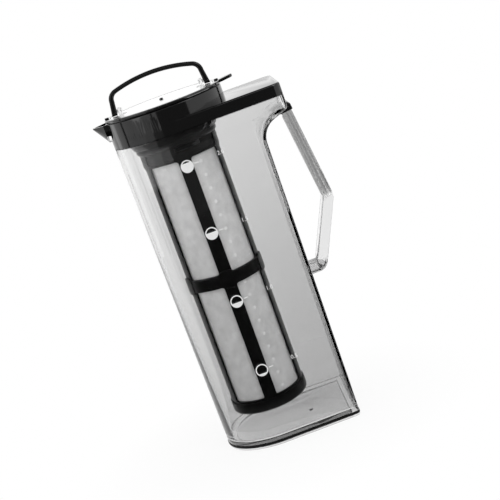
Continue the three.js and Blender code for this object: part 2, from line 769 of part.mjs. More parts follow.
// The bail in the plane of X and Z: legs that splay to their feet, rounded shoulders and
// an arched crown, thinner than the legs.
function bail() {
  const footZ = bailPivotZ - bailWidth / 2;
  const side = (footX, legX, top, round, arch) => {
    const centreZ = top - arch;
    const shoulderX = legX - round;
    const shoulderZ = centreZ + Math.sqrt((arch - round) ** 2 - shoulderX ** 2);
    const meet = Math.atan2(shoulderZ - centreZ, shoulderX);
    const points = [[footX, footZ]];
    for (let i = 0; i <= sweepSteps; i += 1) {
      const angle = mix(0, meet, i / sweepSteps);
      points.push([shoulderX + round * Math.cos(angle), shoulderZ + round * Math.sin(angle)]);
    }
    for (let i = 1; i < archSteps; i += 1) {
      const angle = mix(meet, halfTurn - meet, i / archSteps);
      points.push([arch * Math.cos(angle), centreZ + arch * Math.sin(angle)]);
    }
    for (let i = sweepSteps; i >= 0; i -= 1) {
      const angle = mix(0, meet, i / sweepSteps);
      points.push([-shoulderX - round * Math.cos(angle), shoulderZ + round * Math.sin(angle)]);
    }
    points.push([-footX, footZ]);
    return points;
  };
  const outer = side(bailFootOuter, bailShoulderOuter, bailTop, bailRound, bailArch);
  const inner = side(
    legInner,
    shoulderInner,
    bailTop - bailCrown,
    bailRound - bailCrown,
    bailArch - bailCrown,
  );
  const strap = sideProfile([...outer, ...inner.reverse()], bailWidth, bailBevel);
  const reach = bailFootOuter + overrun;
  const foot = bar(bailWidth / 2, -reach, reach, 'x', 0, bailPivotZ)
    .add(block(-reach, reach, -bailWidth, bailWidth, bailPivotZ, bailTop + overrun));
  const pinRoom = bailPinRadius + gap;
  const pinEnd = legInner + bailPinBite + gap;
  return strap.intersect(foot)
    .subtract(bar(pinRoom, -pinEnd, pinEnd, 'x', 0, bailPivotZ));
}

function bailBracket(side) {
  const earInner = earOuter - earThickness;
  const ear = new THREE.Shape();
  const foot = recessFloor + gap;
  const top = bailPivotZ + earRise;
  ear.moveTo(-bracketHalfWidth, foot);
  ear.lineTo(bracketHalfWidth, foot);
  ear.lineTo(bracketHalfWidth, foot + bracketThickness);
  ear.lineTo(earHalfWidth, bailPivotZ - earRise / 2);
  ear.lineTo(earHalfWidth, bailPivotZ);
  ear.lineTo(earHalfWidth - earRise / 2, top);
  ear.lineTo(earRise / 2 - earHalfWidth, top);
  ear.lineTo(-earHalfWidth, bailPivotZ);
  ear.lineTo(-earHalfWidth, bailPivotZ - earRise / 2);
  ear.lineTo(-bracketHalfWidth, foot + bracketThickness);
  ear.closePath();
  const upright = new THREE.ExtrudeGeometry(ear, { depth: earThickness, bevelEnabled: false });
  upright.rotateX(halfTurn / 2);
  upright.rotateZ(halfTurn / 2);
  upright.translate(side > 0 ? earInner : -earOuter, 0, 0);
  const reach = earOuter + overrun;
  return solid(upright)
    .add(bracketRoom(side, 0))
    .subtract(bar(bailPinRadius + gap, -reach, reach, 'x', 0, bailPivotZ));
}

function bailPin(side) {
  const earInner = earOuter - earThickness;
  const shank = [side * (earInner - gap), side * (legInner + bailPinBite)];
  const head = [side * (earInner - gap - bailPinHeadLength), side * (earInner - gap)];
  const round = (radius, [a, b]) => bar(radius, Math.min(a, b), Math.max(a, b), 'x', 0, bailPivotZ);
  return round(bailPinRadius, shank).add(round(bailPinHead, head));
}

// Radial prism with rounded corners, for the windows between the ribs and the pads.
function windowCutter(width, low, high, round = windowCorner) {
  const shape = new THREE.Shape();
  const half = width / 2;
  shape.moveTo(-half + round, low);
  shape.lineTo(half - round, low);
  shape.absarc(half - round, low + round, round, -halfTurn / 2, 0);
  shape.lineTo(half, high - round);
  shape.absarc(half - round, high - round, round, 0, halfTurn / 2);
  shape.lineTo(-half + round, high);
  shape.absarc(-half + round, high - round, round, halfTurn / 2, halfTurn);
  shape.lineTo(-half, low + round);
  shape.absarc(-half + round, low + round, round, halfTurn, halfTurn * 1.5);
  const prism = new THREE.ExtrudeGeometry(shape, {
    depth: footRingOuter + overrun,
    bevelEnabled: false,
    curveSegments: windowSteps,
  });
  prism.rotateX(halfTurn / 2);
  prism.rotateZ(halfTurn / 2);
  return solid(prism);
}

const bayAngle = 360 / ribCount;
const bayChord = 2 * cageOuter * Math.sin(degrees(bayAngle / 2) - Math.asin(ribWidth / 2 / cageOuter));

function infuserFrame() {
  const footTop = infuserBottom + footRingHeight;
  const ringTop = midRingLow + midRingHeight;
  const cage = tube(cageInner, cageOuter, infuserBottom, windowTop + windowCorner, infuserSteps);
  const neck = tube(neckInner, neckOuter, windowTop, neckTop, infuserSteps);
  const ledge = revolve([
    [cageInner, windowTop - windowCorner],
    [cageOuter, windowTop - windowCorner],
    [neckOuter, windowTop + windowCorner],
    [neckInner, windowTop + windowCorner],
  ], infuserSteps);
  const collarRing = revolve([
    [neckInner, collarRingLow],
    [neckOuter, collarRingLow],
    [collarRingOuter, collarRingLow + neckWall / 2],
    [collarRingOuter, collarRingLow + collarRingHeight],
    [neckInner, collarRingLow + collarRingHeight],
  ], infuserSteps);
  const footSolid = revolve([
    [cageInner - baseLip, infuserBottom],
    [footRingOuter - footRingRound, infuserBottom],
    [footRingOuter, infuserBottom + footRingRound],
    [footRingOuter, footTop],
    [cageInner, footTop],
    [cageInner, infuserBottom + baseLipThickness],
    [cageInner - baseLip, infuserBottom + baseLipThickness],
  ], infuserSteps);
  const midRing = tube(cageInner, midRingOuter, midRingLow, ringTop, infuserSteps);
  const padLow = midRingLow + (midRingHeight - padHeight) / 2;
  const pad = windowCutter(padWidth, padLow, padLow + padHeight, padWidth / 3)
    .intersect(tube(cageInner, midRingOuter + padProud, padLow, padLow + padHeight, infuserSteps));
  const lower = windowCutter(bayChord, windowBottom, midRingLow);
  const upper = windowCutter(bayChord, ringTop, windowTop);
  const recess = windowCutter(bayChord, windowTop + windowCorner, collarRingLow)
    .subtract(drum(neckOuter - panelRecess, windowTop, collarRingLow + overrun, infuserSteps));
  let frame = join(cage, neck, ledge, collarRing, footSolid, midRing);
  for (let i = 0; i < ribCount; i += 1) {
    const rib = ribTurn + i * bayAngle;
    const bay = rib + bayAngle / 2;
    frame = frame.add(pad.rotate([0, 0, rib]));
    frame = frame.subtract(lower.rotate([0, 0, bay]));
    frame = frame.subtract(upper.rotate([0, 0, bay]));
    frame = frame.subtract(recess.rotate([0, 0, bay]));
  }
  const slotHalf = lockLugWidth / 2 + lockSlack;
  const slotHigh = lockLugZ + lockLugHeight + lockSlack;
  const entry = block(
    neckInner - overrun,
    stemRadius + lockLugReach + lockSlack,
    -slotHalf,
    slotHalf,
    lockLugZ - lockSlack,
    neckTop + overrun,
  );
  const slotOuter = collarRingOuter + overrun;
  const slotEdge = Math.asin(slotHalf / stemRadius);
  const sector = [[0, 0]];
  for (let i = 0; i <= sweepSteps; i += 1) {
    const angle = mix(-slotEdge, slotEdge + degrees(lockTurn), i / sweepSteps);
    sector.push([slotOuter * Math.cos(angle), slotOuter * Math.sin(angle)]);
  }
  const lock = planProfile(sector, lockLugZ - lockSlack, slotHigh)
    .subtract(drum(stemRadius - stemWall, infuserBottom, neckTop, infuserSteps));
  for (let i = 0; i < lockCount; i += 1) {
    const turn = lockStart + (i * 360) / lockCount;
    frame = frame.subtract(lock.rotate([0, 0, turn - lockTurn]));
    frame = frame.subtract(entry.rotate([0, 0, turn - lockTurn]));
  }
  return frame;
}

// Rolled mesh sleeve inside the ribs, with a lapped seam along its length.
function meshSleeve() {
  const outer = cageInner - gap;
  const inner = outer - meshThickness;
  const low = infuserBottom + baseLipThickness + gap;
  const high = windowTop + windowCorner - gap;
  const seam = tube(inner - meshThickness, outer - meshThickness / 2, low, high, infuserSteps)
    .intersect(block(0, outer, -seamWidth / 2, seamWidth / 2, low, high));
  return tube(inner, outer, low, high, infuserSteps).add(seam.rotate([0, 0, ribTurn + seamTurn]));
}

const sleeveInner = cageInner - gap - 2 * meshThickness;
const baseMeshLow = infuserBottom + baseLipThickness + gap;

const meshBase = () =>
  drum(sleeveInner - gap, baseMeshLow, baseMeshLow + meshThickness, infuserSteps);

const meshClamp = () => tube(
  sleeveInner - gap - clampWidth,
  sleeveInner - gap,
  baseMeshLow + meshThickness + gap,
  baseMeshLow + meshThickness + gap + clampHeight,
  infuserSteps,
);

// Finishes: colour, roughness, metalness
const finish = (color, roughness, metalness = 0) =>
  new THREE.MeshStandardMaterial({ color, roughness, metalness });
const clearPlastic = new THREE.MeshStandardMaterial({
  color: 0xd4d6d8,
  roughness: 0.06,
  transparent: true,
  opacity: 0.35,
});
const blackPlastic = finish(0x101012, 0.14);
const blackRubber = finish(0x0c0c0d, 0.6);
const greySilicone = finish(0x2a2b2d, 0.55);
const satinSteel = finish(0xd8d9da, 0.28, 1);
const wovenSteel = finish(0xbcbdbe, 0.42, 1);

// Each piece with its name, its solid and its finish
const pieces = [
  ['jug_shell', jugShell(), clearPlastic],
  ['foot_band', footBand(), blackRubber],
  ['handle', handle(), clearPlastic],
  ['handle_boss', handleBoss(), blackPlastic],
  ['handle_pin', handlePin(), satinSteel],
  ['pour_cover', pourCover(), blackPlastic],
  ['cover_gasket', coverGasket(), greySilicone],
  ['lid_seal', lidSeal(), greySilicone],
  ['lid_disc', lidDisc(), blackPlastic],
  ['lid_plug', lidPlug(), blackPlastic],
  ['lid_plate', lidPlate(), satinSteel],
  ['lid_stud', lidStud(), blackPlastic],
  ['bail_bracket_left', bailBracket(-1), satinSteel],
  ['bail_bracket_right', bailBracket(1), satinSteel],
  ['bail_pin_left', bailPin(-1), satinSteel],
  ['bail_pin_right', bailPin(1), satinSteel],
  ['bail', bail(), blackPlastic],
  ['infuser_frame', infuserFrame(), blackPlastic],
  ['mesh_sleeve', meshSleeve(), wovenSteel],
  ['mesh_base', meshBase(), wovenSteel],
  ['mesh_clamp', meshClamp(), satinSteel],
];

// The origin is the middle of the footprint, so the beak's tip and the handle's elbow
// are equally far from it.
const group = new THREE.Group();
group.position.x = -(beakTipX + elbowReach) / 2;
for (const [name, body, material] of pieces) {
  const { vertProperties, triVerts } = body.getMesh();
  const geometry = new THREE.BufferGeometry();
  geometry.setAttribute('position', new THREE.Float32BufferAttribute(vertProperties, 3));
  geometry.setIndex(new THREE.Uint32BufferAttribute(triVerts, 1));
  geometry.computeVertexNormals();
  const mesh = new THREE.Mesh(geometry, material);
  mesh.name = name;
  group.add(mesh);
}

export default group;
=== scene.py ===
# Iced tea maker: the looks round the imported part. A clear jug with a bent handle, a black pour
# cover with a beak, a turning lid with a bail, and the mesh infuser that hangs from the lid.
from math import acos, asin, atan2, copysign, cos, degrees, hypot, pi, radians, sin, sqrt, tan

import bmesh
import bpy
from mathutils import Matrix, Vector


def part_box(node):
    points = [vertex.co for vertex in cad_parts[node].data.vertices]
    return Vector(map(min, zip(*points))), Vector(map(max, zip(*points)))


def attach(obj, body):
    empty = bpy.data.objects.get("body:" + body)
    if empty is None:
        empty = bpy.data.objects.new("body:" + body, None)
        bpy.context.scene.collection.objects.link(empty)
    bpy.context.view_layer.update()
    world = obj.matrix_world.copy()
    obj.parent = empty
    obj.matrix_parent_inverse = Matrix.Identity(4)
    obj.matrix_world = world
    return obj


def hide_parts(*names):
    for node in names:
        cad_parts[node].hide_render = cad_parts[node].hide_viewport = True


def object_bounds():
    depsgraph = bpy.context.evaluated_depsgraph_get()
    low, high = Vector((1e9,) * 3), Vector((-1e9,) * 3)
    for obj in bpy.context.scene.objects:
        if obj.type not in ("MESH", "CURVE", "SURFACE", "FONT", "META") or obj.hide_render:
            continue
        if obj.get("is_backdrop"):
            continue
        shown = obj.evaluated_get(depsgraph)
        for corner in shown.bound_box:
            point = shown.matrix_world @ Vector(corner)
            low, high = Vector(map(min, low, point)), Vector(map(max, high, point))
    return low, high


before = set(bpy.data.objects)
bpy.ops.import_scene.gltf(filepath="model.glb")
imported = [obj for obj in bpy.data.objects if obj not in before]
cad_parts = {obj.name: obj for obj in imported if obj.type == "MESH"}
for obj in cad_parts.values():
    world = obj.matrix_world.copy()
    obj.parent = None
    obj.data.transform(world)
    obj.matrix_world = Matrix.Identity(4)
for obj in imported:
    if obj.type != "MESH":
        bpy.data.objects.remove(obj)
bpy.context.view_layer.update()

# Jug shell. One moulding in clear smoke-grey plastic, round in front and flat behind, drawn back
# at the mouth over a shelf. It stands on a rim round a shallow hollow. A groove above that rim
# holds the foot band, a step at the mouth the cover's flange, and a lug on the back the pin.
mm = 0.001
lid_axis = sum(corner.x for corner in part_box("lid_plate")) / 2


def span(node):
    """Lowest and highest corner of a CAD node, in millimetres from the lid's axis."""
    return [(corner - Vector((lid_axis, 0, 0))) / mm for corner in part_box(node)]


def heights(node):
    return [corner.z for corner in span(node)]


mouth_back, mouth_radius, rim_top = span("jug_shell")[1]
foot_radius = mouth_radius - 2.7
foot_half = foot_radius - 1.9
mouth_half = mouth_radius - 2.7
wall = 2.8
seat_gap = 0.3
foot_back = 64.1
shoulder_back = 65.6
shelf_start = rim_top - 37.5
shelf_sweep = 16
shelf_end_round = 3.4
shelf_rise = 18
foot_corner, shelf_corner, mouth_corner = 4, 15, 8
floor_top, floor_fillet = 6, 3
foot_round, foot_rim, foot_hollow = 0.8, 5, 1.2
groove_low, groove_high, groove_depth = 1.6, 4, 1.4
rim_round, step_low, step_depth = 0.5, rim_top - 6.2, 1.4
lug_thickness = 8
pin_x, _, pin_z = sum(span("handle_pin"), Vector()) / 2
pin_hole = 1.9
bar_thickness = 8.4
gate_x, gate_y, gate_radius, gate_rise, gate_root = 27.9, -12, 1.6, 1.1, 1
past = 5
crease = radians(32)
front_steps, corner_steps, sweep_steps, edge_steps = 96, 10, 12, 4


def both(half):
    return -half, half


def mix(start, end, share):
    return start + (end - start) * share


def spread(start, end, steps):
    return [mix(start, end, i / steps) for i in range(steps + 1)]


def arc(x, z, radius, start, end, steps=edge_steps):
    """Points of an arc between two turns in degrees."""
    turns = spread(radians(start), radians(end), steps)
    return [(x + radius * cos(turn), z + radius * sin(turn)) for turn in turns]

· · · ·

### Given task:
Print exactly the run of lines that starts at the line with "the handle's elbow" and ends at the line with "if empty is". Leave out every other line.

### Full output:
// The origin is the middle of the footprint, so the beak's tip and the handle's elbow
// are equally far from it.
const group = new THREE.Group();
group.position.x = -(beakTipX + elbowReach) / 2;
for (const [name, body, material] of pieces) {
  const { vertProperties, triVerts } = body.getMesh();
  const geometry = new THREE.BufferGeometry();
  geometry.setAttribute('position', new THREE.Float32BufferAttribute(vertProperties, 3));
  geometry.setIndex(new THREE.Uint32BufferAttribute(triVerts, 1));
  geometry.computeVertexNormals();
  const mesh = new THREE.Mesh(geometry, material);
  mesh.name = name;
  group.add(mesh);
}

export default group;
=== scene.py ===
# Iced tea maker: the looks round the imported part. A clear jug with a bent handle, a black pour
# cover with a beak, a turning lid with a bail, and the mesh infuser that hangs from the lid.
from math import acos, asin, atan2, copysign, cos, degrees, hypot, pi, radians, sin, sqrt, tan

import bmesh
import bpy
from mathutils import Matrix, Vector


def part_box(node):
    points = [vertex.co for vertex in cad_parts[node].data.vertices]
    return Vector(map(min, zip(*points))), Vector(map(max, zip(*points)))


def attach(obj, body):
    empty = bpy.data.objects.get("body:" + body)
    if empty is None:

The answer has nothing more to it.